Zdjęcie: Komenda Powiatowa Policji w Mielcu

Obrażenia głowy nie miały bezpośredniego związku ze śmiercią 24-letniego Yurii T., obywatela Ukrainy, który zmarł przed dyskoteką w Mielcu – takie są wstępne wyniki sekcji zwłok. Na dwa miesiące aresztowano Davita D. z Armenii.

W poniedziałek po południu do Prokuratury Rejonowej w Mielcu dotarły wstępne wyniki sekcji zwłok Yurii T. Przeprowadzono ją w Zakładzie Medycyny Sądowej w Krakowie. 

– Przyczyna śmierci obywatela Ukrainy tkwiła w chorobie serca. Obrażenia głowy, jakich on doznał w wyniku pobicia, nie miały bezpośredniego związku ze zgonem 24-latka – mówi Marian Burczyk, szef mieleckiej prokuratury. 

Zatrzymanemu 26-letniemu Davitowi D., obywatelowi Armenii, prokuratura postawiła dwa zarzuty: narażenia Ukraińca na ciężki uszczerbek na zdrowiu i spowodowanie u niego obrażeń poniżej 7 dni oraz znieważenia policjantów.

Awantura przed klubem 

Śledztwo w tej sprawie wszczęto w poniedziałek. Do zdarzenia, jak informowaliśmy, doszło w nocy z soboty na niedzielę przed dyskoteką „Papilon” przy ulicy Mickiewicza w Mielcu. Obaj mężczyźni wyszli z dyskoteki na papierosa. Przed lokalem zaczęła się bójka. 

Szarpiących się obcokrajowców próbował rozdzielać drugi Ukrainiec, który razem z nimi przyjechał na imprezę. Doszło do kolejnej szarpaniny. W jej wyniku, Yuria T., jak dotychczas ustalono, spadł ze schodów. W wyniku doznanych obrażeń, 24-latek zmarł. 

Policjanci zatrzymali pijanego Ormianina. Pobrano od niego krew do badań na zawartość alkoholu i narkotyków. W poniedziałek wieczorem przedstawiono mu zarzuty w prokuraturze. Ta złożyła wniosek o aresztowanie Davita D. na trzy miesiące.

Sąd jeszcze tego samego dnia, przed godz. 22:00, zgodził się na aresztowanie Ormianina, ale na dwa miesiące. 26-latkowi grozi do trzech lat więzienia. – Podstawą wniosku była obawa matactwa i ukrywania się przez podejrzanego – mówi prokurator Burczyk. 

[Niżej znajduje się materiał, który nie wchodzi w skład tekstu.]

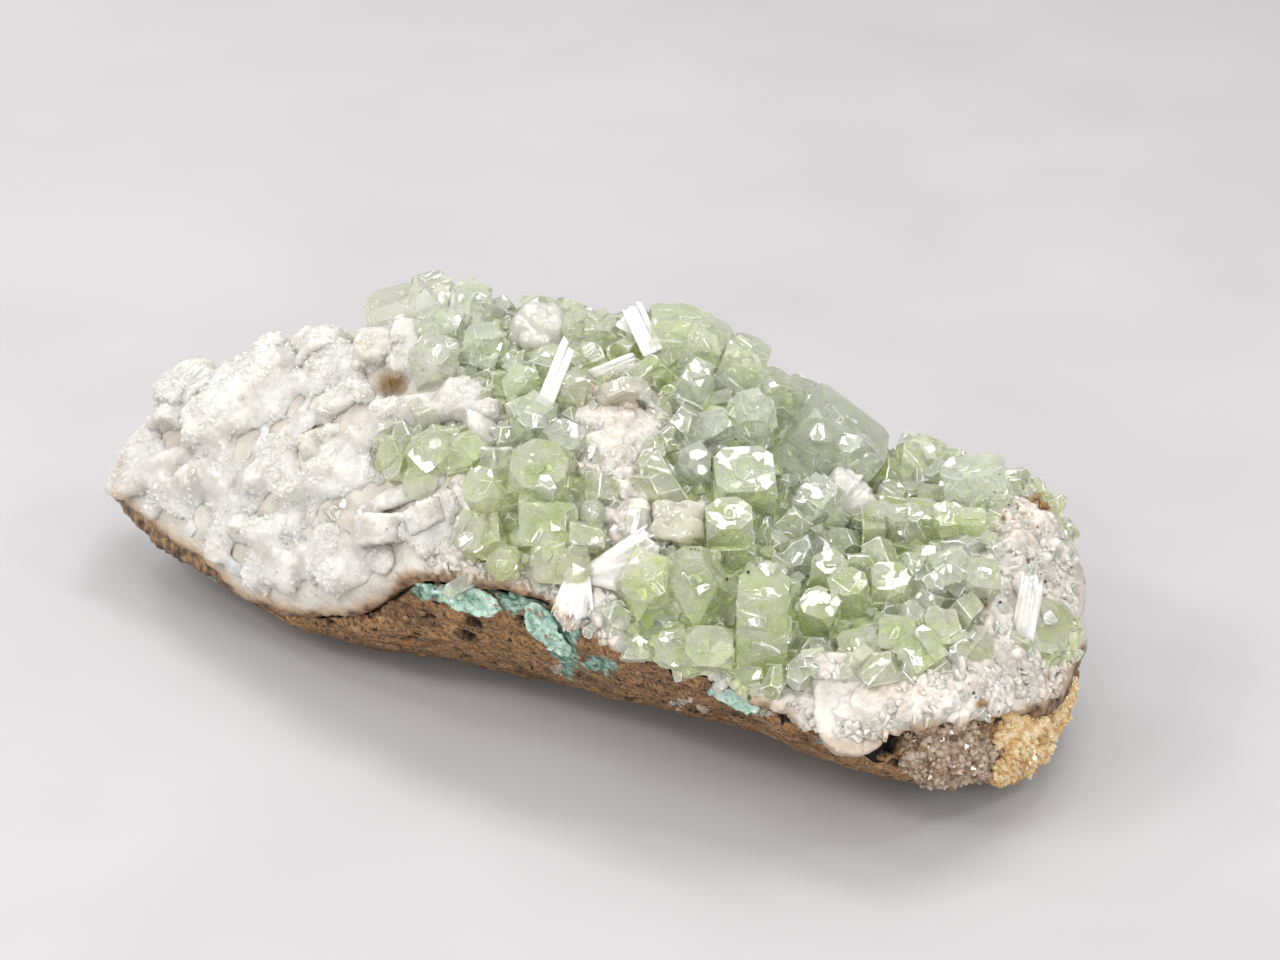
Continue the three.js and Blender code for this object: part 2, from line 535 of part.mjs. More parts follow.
function add(name, made, colour) {
  const material = new THREE.MeshStandardMaterial({ metalness: 0, flatShading: true, ...COLOURS[colour] });
  const mesh = new THREE.Mesh(geometryOf(made), material);
  mesh.name = name;
  specimen.add(mesh);
}

const hollowedRind = VUGS.reduce((made, vug) => made.subtract(ball(vug)), lofted(rindRing));
add("basalt_rind", largest(hollowedRind), "basalt");
add("stilbite_bed", lofted(bedRing), "stilbite");

const taken = [];
for (const [name, shape, colour, rows] of PIECES) {
  let made = joined(rows.map((row) => shape(row))).subtract(bedRoom).subtract(rindRoom);
  for (const room of taken) made = made.subtract(room);
  add(name, largest(made), colour);
  taken.push(joined(rows.map((row) => shape(row, GAP))));
}

for (const [name, colour, thickness, blot] of CRUSTS) {
  let made = lofted(rindRing, GAP + thickness).subtract(rindRoom).subtract(bedRoom).intersect(ball(blot));
  for (const room of taken) made = made.subtract(room);
  add(name, largest(made), colour);
}

export default specimen;
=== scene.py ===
# A cluster of green apophyllite crystals grown on white stilbite, on a piece of basalt rind: the finish
# of every piece, and the thousands of small crystals, blades and grains that are too fine for the frame.
import math
import random
from collections import namedtuple

import bmesh
import bpy
from mathutils import Matrix, Quaternion, Vector, noise
from mathutils.bvhtree import BVHTree


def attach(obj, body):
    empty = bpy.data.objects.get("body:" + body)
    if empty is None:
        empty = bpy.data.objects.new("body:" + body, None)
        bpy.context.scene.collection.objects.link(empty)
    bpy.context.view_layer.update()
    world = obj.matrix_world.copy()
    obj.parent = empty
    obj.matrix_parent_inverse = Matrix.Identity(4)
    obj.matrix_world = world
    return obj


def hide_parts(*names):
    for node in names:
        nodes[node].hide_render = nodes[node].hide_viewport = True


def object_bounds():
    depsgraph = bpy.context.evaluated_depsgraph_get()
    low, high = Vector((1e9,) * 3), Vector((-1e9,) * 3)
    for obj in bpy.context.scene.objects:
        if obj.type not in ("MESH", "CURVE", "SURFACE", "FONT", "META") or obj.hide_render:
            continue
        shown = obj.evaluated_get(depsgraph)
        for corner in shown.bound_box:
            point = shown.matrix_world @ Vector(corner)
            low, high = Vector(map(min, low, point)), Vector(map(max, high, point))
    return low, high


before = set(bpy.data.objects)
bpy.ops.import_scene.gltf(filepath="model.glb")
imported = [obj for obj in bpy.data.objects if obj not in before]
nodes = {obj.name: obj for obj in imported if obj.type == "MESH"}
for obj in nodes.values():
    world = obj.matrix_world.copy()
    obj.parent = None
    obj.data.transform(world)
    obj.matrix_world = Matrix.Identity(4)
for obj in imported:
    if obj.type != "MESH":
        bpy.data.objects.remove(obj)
cad_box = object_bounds()
MM = 0.001

# ---- The camera, and the picture that it takes ----------------------------------------------------

IMAGE_WIDTH, IMAGE_HEIGHT = 1280, 960
LENS_MM, SENSOR_MM = 100, 36
AZIMUTH, ELEVATION = math.radians(25), math.radians(27)
DISTANCE = 520 * MM
TARGET = Vector((3, 0, 24)) * MM
TARGET_PIXEL = (608, 527)  # where the target point lies in the picture

FORWARD = Vector((
    -math.sin(AZIMUTH) * math.cos(ELEVATION),
    math.cos(AZIMUTH) * math.cos(ELEVATION),
    -math.sin(ELEVATION),
))
RIGHT = Vector((math.cos(AZIMUTH), math.sin(AZIMUTH), 0))
UP = RIGHT.cross(FORWARD)
PIXELS = LENS_MM / SENSOR_MM * IMAGE_WIDTH  # pixels across at a distance of one
EYE = (
    TARGET
    - DISTANCE * FORWARD
    - RIGHT * (TARGET_PIXEL[0] - IMAGE_WIDTH / 2) / PIXELS * DISTANCE
    + UP * (TARGET_PIXEL[1] - IMAGE_HEIGHT / 2) / PIXELS * DISTANCE
)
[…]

Tragiczny wyjazd na imprezę

Wciąż jest niejasne, na jakim tle doszło do awantury między obcokrajowcami. Wiadomo, że Davit D. przyjechał swoim samochodem po dwóch kolegów z Ukrainy. Wszyscy trzej pojechali na dyskotekę. Tam Davit D. i Yuria T. mieli się pokłócić o pieniądze. 

– Problem w tym, że nikt tego słyszał. Mężczyźni coś do siebie mówili, ale szeptem – dowiadujemy się w prokuraturze. Bójki nie zarejestrował także monitoring, którym jest objęta dyskoteka „Papilon”. 

– Gdy obaj mężczyźni spadli ze schodów, podejrzany podduszał ofiarę. Bił go pięściami po głowie. Gdy na miejsce przyjechali policjanci, obywatel Armenii stosował wobec nich przemoc, kopał funkcjonariuszy i ich znieważał – twierdzi Marian Burczyk. 

Sekcja zwłok wstępnie wykluczyła, by obrażenia głowy obywatela Ukrainy przyczyniły się do jego śmierci. Szczegółowe wyniki sekcji będą znane za kilka tygodni, z ciała 24-latka pobrano wycinki do badań histopatologicznych. 

– Sprawdzimy, czy obywatel Ukrainy wiedział o swojej chorobie serca, i czy się leczył – mówi prokurator Burczyk. Aresztowany do sprawy Davit D. nie był wcześniej karany. Ze swoim zmarłym kolegą bardzo dobrze się znał, przez chwilę razem mieszkali i pracowali.